Task objective
From the records below, transcribe only the lines running from the one with "Write part 3" through the one with "return curve + right + left". Keep both of those end lines.

+++ Raw records +++

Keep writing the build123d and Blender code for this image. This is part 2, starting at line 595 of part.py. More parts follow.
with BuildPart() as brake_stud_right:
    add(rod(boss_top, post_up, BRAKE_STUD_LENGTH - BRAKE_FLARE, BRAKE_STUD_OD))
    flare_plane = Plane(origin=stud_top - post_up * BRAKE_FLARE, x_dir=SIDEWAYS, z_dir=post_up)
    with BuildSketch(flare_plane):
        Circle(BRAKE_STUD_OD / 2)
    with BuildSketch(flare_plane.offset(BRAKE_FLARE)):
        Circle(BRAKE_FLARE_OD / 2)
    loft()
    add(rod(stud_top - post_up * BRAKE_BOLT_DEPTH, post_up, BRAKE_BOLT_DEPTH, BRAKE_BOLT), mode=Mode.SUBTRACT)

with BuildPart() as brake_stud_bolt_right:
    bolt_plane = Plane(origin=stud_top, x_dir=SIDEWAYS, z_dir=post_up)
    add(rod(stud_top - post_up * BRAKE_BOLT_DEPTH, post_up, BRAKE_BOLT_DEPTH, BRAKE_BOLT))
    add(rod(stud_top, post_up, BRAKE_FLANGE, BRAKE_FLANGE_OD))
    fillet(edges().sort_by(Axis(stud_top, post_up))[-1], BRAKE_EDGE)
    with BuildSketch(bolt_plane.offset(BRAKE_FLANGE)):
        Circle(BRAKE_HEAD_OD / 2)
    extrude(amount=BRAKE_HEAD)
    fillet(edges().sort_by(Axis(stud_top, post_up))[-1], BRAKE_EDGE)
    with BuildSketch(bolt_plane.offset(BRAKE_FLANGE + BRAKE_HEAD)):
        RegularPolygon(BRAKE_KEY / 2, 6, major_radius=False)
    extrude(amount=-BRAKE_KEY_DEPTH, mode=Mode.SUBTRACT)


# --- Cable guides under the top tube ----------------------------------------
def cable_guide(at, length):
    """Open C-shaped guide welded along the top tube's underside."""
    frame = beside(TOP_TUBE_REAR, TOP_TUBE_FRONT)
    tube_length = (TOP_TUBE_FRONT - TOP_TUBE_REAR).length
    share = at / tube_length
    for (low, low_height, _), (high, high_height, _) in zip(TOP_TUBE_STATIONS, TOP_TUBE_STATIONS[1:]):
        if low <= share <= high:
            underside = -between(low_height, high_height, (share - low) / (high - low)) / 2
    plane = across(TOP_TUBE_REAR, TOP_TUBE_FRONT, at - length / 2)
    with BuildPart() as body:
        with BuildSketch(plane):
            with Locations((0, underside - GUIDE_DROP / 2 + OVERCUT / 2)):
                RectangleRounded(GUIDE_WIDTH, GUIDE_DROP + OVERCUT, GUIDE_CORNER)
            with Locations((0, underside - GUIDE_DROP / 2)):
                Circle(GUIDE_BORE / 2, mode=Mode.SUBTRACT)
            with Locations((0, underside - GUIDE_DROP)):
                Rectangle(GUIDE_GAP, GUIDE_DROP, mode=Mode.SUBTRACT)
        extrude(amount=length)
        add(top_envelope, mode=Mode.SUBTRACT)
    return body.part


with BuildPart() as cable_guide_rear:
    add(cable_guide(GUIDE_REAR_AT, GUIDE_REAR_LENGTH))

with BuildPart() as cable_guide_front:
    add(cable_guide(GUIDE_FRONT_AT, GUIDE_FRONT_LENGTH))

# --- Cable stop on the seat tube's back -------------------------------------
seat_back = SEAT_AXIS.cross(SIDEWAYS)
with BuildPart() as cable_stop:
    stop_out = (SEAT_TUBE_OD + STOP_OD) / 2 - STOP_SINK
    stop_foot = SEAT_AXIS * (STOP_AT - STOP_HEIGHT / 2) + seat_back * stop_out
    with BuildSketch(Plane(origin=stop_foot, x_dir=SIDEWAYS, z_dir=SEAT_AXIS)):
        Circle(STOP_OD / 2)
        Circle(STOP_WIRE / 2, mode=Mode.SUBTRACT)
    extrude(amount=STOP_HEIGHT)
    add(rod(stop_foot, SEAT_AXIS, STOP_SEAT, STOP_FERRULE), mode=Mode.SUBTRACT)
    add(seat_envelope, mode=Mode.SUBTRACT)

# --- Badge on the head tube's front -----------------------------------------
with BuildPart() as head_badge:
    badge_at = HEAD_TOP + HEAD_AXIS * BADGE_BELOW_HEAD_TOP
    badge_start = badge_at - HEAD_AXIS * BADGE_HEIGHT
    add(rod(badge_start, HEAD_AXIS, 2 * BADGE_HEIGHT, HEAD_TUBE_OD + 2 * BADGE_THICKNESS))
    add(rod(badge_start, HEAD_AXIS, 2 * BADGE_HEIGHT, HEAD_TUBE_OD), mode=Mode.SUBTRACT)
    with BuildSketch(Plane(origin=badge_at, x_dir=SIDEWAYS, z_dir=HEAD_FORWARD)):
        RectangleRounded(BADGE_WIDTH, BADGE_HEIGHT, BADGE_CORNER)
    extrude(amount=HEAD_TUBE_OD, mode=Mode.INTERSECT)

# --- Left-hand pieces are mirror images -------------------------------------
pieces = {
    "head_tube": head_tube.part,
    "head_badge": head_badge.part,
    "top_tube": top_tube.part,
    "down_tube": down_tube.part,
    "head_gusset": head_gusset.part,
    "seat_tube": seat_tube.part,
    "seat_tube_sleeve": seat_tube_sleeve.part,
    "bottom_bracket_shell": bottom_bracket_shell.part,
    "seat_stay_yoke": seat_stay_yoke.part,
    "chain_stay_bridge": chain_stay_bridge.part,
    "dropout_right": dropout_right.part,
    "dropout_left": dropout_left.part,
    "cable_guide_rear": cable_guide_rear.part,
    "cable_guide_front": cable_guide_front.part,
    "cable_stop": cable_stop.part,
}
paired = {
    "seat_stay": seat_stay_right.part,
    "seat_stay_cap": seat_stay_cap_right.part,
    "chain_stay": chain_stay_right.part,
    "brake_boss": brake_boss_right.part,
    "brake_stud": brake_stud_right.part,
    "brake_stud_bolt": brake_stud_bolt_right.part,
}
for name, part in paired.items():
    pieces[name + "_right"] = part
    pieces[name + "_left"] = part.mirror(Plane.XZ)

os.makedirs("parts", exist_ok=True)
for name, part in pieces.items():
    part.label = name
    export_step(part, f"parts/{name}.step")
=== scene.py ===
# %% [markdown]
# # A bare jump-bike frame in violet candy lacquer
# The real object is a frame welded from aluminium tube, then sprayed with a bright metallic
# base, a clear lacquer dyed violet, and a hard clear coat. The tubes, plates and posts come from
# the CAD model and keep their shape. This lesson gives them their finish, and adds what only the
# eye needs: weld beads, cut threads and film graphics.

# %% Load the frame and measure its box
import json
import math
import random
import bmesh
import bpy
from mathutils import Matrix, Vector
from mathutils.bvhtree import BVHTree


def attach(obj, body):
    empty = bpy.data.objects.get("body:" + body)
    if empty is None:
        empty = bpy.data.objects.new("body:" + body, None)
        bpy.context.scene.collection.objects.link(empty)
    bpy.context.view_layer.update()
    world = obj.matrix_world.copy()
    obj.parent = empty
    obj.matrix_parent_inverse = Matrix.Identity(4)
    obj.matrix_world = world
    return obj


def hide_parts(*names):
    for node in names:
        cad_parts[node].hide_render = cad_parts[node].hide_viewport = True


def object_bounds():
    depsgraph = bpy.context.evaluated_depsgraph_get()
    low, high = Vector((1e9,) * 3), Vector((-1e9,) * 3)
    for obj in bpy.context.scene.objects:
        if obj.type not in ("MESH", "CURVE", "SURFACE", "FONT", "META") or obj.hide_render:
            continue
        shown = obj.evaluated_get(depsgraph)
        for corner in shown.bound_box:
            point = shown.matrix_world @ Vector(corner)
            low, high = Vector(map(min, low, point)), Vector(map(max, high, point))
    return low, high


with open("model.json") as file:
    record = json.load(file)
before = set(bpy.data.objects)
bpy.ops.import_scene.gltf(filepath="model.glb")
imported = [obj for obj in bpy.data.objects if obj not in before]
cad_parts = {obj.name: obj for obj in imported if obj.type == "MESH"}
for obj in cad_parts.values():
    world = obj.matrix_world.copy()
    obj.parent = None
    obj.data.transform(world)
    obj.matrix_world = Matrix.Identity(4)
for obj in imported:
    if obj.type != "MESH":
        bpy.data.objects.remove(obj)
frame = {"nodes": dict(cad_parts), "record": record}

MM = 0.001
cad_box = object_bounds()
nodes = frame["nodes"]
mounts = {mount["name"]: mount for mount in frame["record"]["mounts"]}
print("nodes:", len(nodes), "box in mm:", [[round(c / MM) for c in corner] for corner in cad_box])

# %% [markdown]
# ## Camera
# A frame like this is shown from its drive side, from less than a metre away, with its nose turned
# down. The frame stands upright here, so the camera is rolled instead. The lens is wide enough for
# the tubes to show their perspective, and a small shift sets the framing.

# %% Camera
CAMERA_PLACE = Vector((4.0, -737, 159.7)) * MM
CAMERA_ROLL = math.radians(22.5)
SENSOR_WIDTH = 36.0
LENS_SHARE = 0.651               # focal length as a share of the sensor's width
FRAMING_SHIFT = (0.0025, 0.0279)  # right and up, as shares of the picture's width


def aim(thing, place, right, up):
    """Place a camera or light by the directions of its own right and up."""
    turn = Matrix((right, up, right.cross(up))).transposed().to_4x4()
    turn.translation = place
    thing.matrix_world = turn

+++
+++ Raw records +++

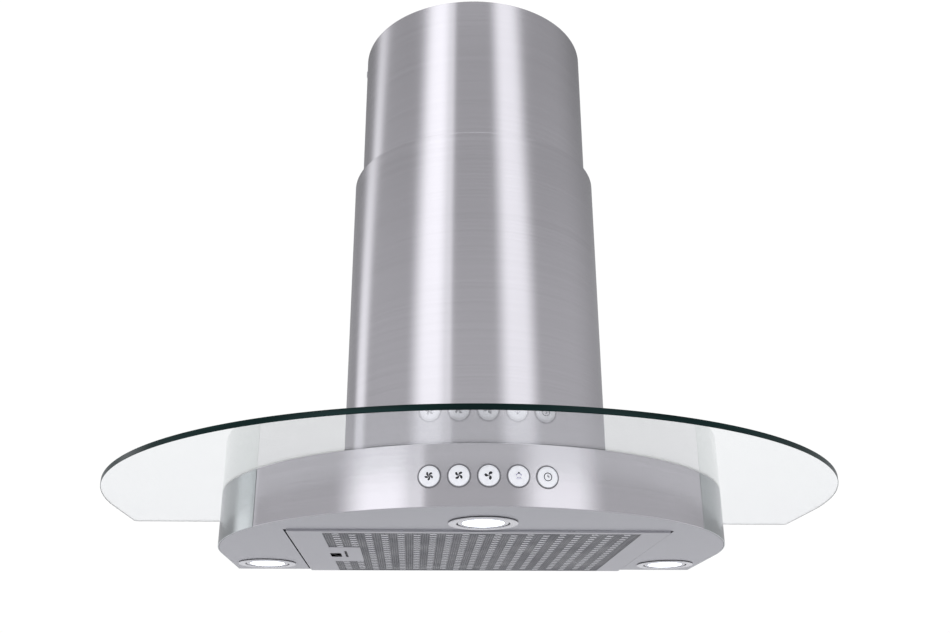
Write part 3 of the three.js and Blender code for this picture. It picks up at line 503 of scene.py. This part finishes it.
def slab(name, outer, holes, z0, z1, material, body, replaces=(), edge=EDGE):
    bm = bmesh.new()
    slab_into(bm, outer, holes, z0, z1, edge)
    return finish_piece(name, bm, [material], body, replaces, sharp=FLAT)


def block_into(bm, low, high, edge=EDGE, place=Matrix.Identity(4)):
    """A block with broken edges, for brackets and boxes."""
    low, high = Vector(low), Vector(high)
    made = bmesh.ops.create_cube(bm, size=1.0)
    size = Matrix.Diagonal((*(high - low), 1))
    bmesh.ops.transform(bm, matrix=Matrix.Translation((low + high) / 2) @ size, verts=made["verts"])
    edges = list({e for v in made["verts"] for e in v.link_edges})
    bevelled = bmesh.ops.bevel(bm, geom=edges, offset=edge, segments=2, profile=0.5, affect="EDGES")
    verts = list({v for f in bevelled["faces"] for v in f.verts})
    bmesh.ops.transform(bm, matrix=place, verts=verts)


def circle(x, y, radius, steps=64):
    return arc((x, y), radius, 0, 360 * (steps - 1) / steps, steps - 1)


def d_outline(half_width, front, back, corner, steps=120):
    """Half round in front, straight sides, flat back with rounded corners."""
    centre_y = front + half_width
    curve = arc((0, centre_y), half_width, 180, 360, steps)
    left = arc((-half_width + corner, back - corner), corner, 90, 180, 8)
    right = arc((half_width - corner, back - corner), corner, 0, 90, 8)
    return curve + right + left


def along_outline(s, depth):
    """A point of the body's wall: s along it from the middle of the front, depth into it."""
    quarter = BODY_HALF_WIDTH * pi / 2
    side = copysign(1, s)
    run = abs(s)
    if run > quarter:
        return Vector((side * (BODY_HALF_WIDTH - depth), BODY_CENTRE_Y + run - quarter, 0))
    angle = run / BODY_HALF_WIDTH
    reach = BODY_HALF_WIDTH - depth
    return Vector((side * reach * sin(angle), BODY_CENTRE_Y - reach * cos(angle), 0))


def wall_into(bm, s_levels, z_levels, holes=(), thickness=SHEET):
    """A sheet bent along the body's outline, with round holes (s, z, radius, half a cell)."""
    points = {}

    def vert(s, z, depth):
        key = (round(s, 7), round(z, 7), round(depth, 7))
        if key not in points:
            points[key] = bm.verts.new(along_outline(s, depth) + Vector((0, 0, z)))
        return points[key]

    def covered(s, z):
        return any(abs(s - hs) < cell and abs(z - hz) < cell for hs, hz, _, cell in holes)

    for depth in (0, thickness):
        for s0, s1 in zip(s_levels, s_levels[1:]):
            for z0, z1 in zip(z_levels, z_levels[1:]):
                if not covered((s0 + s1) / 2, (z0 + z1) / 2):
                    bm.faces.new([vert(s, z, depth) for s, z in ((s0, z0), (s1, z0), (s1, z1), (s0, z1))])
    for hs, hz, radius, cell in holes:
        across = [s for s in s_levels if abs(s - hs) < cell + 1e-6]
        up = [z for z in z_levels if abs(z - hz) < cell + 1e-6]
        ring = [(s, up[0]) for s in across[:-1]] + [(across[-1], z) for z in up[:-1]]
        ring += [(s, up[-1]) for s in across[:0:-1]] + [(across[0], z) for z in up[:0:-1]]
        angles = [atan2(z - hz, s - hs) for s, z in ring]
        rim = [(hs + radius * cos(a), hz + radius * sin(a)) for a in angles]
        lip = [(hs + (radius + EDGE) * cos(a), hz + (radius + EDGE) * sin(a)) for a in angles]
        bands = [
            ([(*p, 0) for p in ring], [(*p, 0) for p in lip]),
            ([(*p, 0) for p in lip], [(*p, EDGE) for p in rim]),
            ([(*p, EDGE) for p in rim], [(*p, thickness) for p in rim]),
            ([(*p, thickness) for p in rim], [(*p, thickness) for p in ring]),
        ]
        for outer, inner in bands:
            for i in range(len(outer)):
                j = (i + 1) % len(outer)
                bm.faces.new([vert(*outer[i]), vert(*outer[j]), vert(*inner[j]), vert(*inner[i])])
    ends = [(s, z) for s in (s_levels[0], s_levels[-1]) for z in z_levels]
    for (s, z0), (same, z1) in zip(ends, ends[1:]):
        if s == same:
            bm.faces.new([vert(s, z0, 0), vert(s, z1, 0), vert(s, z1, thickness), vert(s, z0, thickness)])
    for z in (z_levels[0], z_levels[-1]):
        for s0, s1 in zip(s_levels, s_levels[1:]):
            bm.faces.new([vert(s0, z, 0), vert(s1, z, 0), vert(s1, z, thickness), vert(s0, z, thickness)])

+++

Solution to the problem
Write part 3 of the three.js and Blender code for this picture. It picks up at line 503 of scene.py. This part finishes it.
def slab(name, outer, holes, z0, z1, material, body, replaces=(), edge=EDGE):
    bm = bmesh.new()
    slab_into(bm, outer, holes, z0, z1, edge)
    return finish_piece(name, bm, [material], body, replaces, sharp=FLAT)


def block_into(bm, low, high, edge=EDGE, place=Matrix.Identity(4)):
    """A block with broken edges, for brackets and boxes."""
    low, high = Vector(low), Vector(high)
    made = bmesh.ops.create_cube(bm, size=1.0)
    size = Matrix.Diagonal((*(high - low), 1))
    bmesh.ops.transform(bm, matrix=Matrix.Translation((low + high) / 2) @ size, verts=made["verts"])
    edges = list({e for v in made["verts"] for e in v.link_edges})
    bevelled = bmesh.ops.bevel(bm, geom=edges, offset=edge, segments=2, profile=0.5, affect="EDGES")
    verts = list({v for f in bevelled["faces"] for v in f.verts})
    bmesh.ops.transform(bm, matrix=place, verts=verts)


def circle(x, y, radius, steps=64):
    return arc((x, y), radius, 0, 360 * (steps - 1) / steps, steps - 1)


def d_outline(half_width, front, back, corner, steps=120):
    """Half round in front, straight sides, flat back with rounded corners."""
    centre_y = front + half_width
    curve = arc((0, centre_y), half_width, 180, 360, steps)
    left = arc((-half_width + corner, back - corner), corner, 90, 180, 8)
    right = arc((half_width - corner, back - corner), corner, 0, 90, 8)
    return curve + right + left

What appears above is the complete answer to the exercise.